My wife is a barrister and my son is a solicitor involved in important criminal cases.

It is my belief based on what they have told me, that if someone is held openly and tried in a criminal court, then other evidence often comes forward about the case. Some of this convicts the defendant, but much of it absolves them.

It is for this and other humanitarian reasons, that I am totally against detention without an open trial and especially where the accused does not even know the charge.

As a final thought, weren’t Stalin, Hitler, Pinochet, Franco and others good at detention without trial?

Friday, March 04, 2005


Text Messages to Normal Phones

I just received one. Not an April Fool. I suspect it’s a new BT service.

You ought to try it.

Thursday, March 03, 2005


MMR Jabs

It seems that the Japanese have finally laid the link between MMR and autism to rest.

It is awful if your child gets autism, but people can't fly in the face of the scientific evidence.


Justin Howes

So sad to hear of his early death.

I never knew him, but reading his obituary brought back so many happy memories of my life working as a child of the late 1940’s in my father’s printing works in Wood Green. It is just so sad that he died so young.

I just hope that the work he was doing will live on!

Talking of living on, we live in Newmarket and breed racehorses. Our printer has three proper Heidelbergs, lots of letter press type, a real working Columbia etc. And he does have a couple of modern litho thingies.

But he does have one slight problem. At Tattersalls he does a lot of the door cards for the racehorse sales. Basically, they are large A3 and biggers one-off posters with the lot number and the horse’s breeding. His largest letters of about 360 points now have a touch of woodworm. Still fibreglass keeps them going.



I had to wait at Liverpool Street for an hour or so yesterday.

I went into Hamilton Hall, which is a giant Wetherspoons emporium on Bishopsgate. They were actually selling Organic Weston’s Cider which made a really pleasant early evening drink. A great change from the usual gnat’s wotsit that passes as cider. It was almost as good as Aspall’s!

Has anybody ever tried Wetherspoons for food? I have sent an e-mail to see what they say.

I never got a reply!

Wednesday, March 02, 2005


Islamic Dress in Schools

Whatever the rights or wrongs of this case, I find the whole thing very sad.

I have no religion at all, but saying that I do believe in many things, one of which is equality of races and sexes.

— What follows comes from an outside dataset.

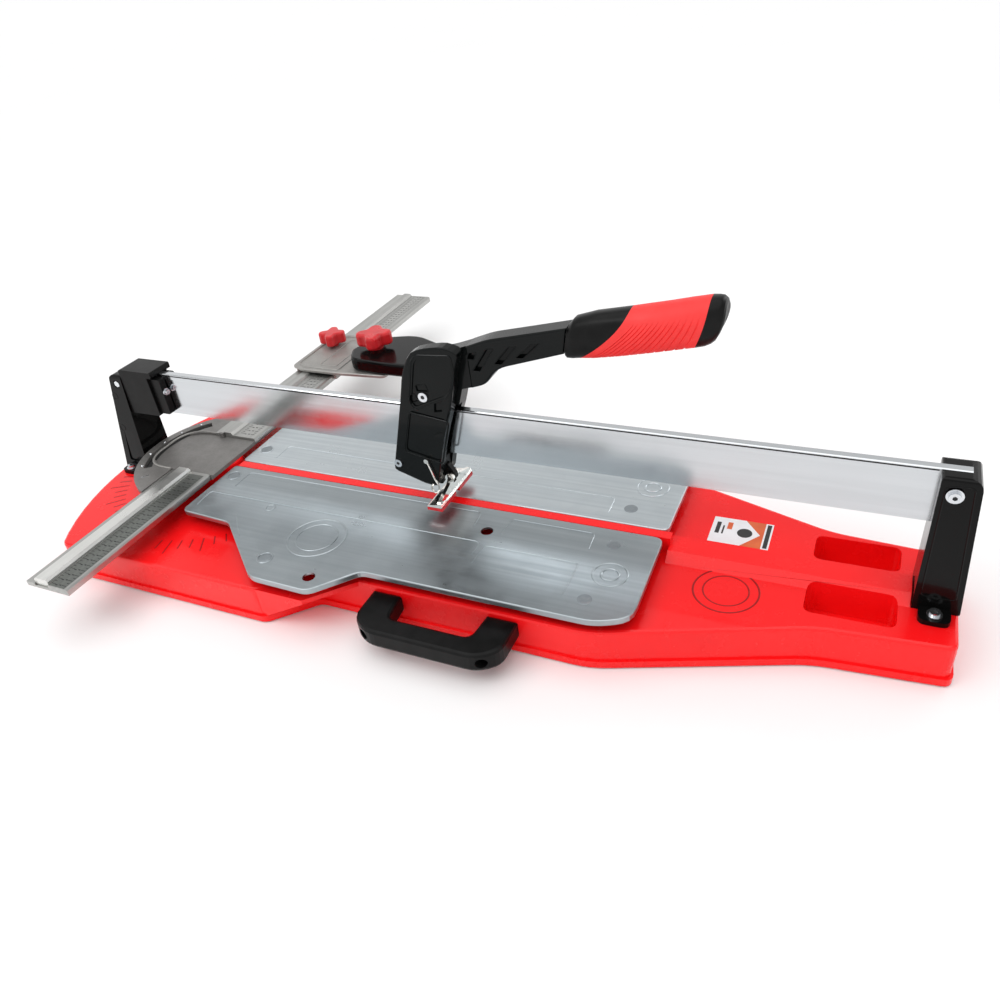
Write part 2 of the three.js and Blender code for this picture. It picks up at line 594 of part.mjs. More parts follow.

It saddens me to see women oppressed. This is partly for economic reasons, as if we are all to have a good standard of living, then we must all maximise our earning (or caring) capacity. To walk through certain places, where women are heavily veiled and must be behind their husbands disgusts me.

It's nothing to do with religion, but all to do with the oppression of women.

So why should a girl want to suppress her feelings and personality under a shroud?

Tuesday, March 01, 2005


The Acceptable Face of Football

Swansea City are to be applauded for their compassion for those that have ashes spread at the Vetch Field.

It does seem that sometimes something that is so obvious is never done, simply because of entrenched attitudes. Nothing like that in South Wales.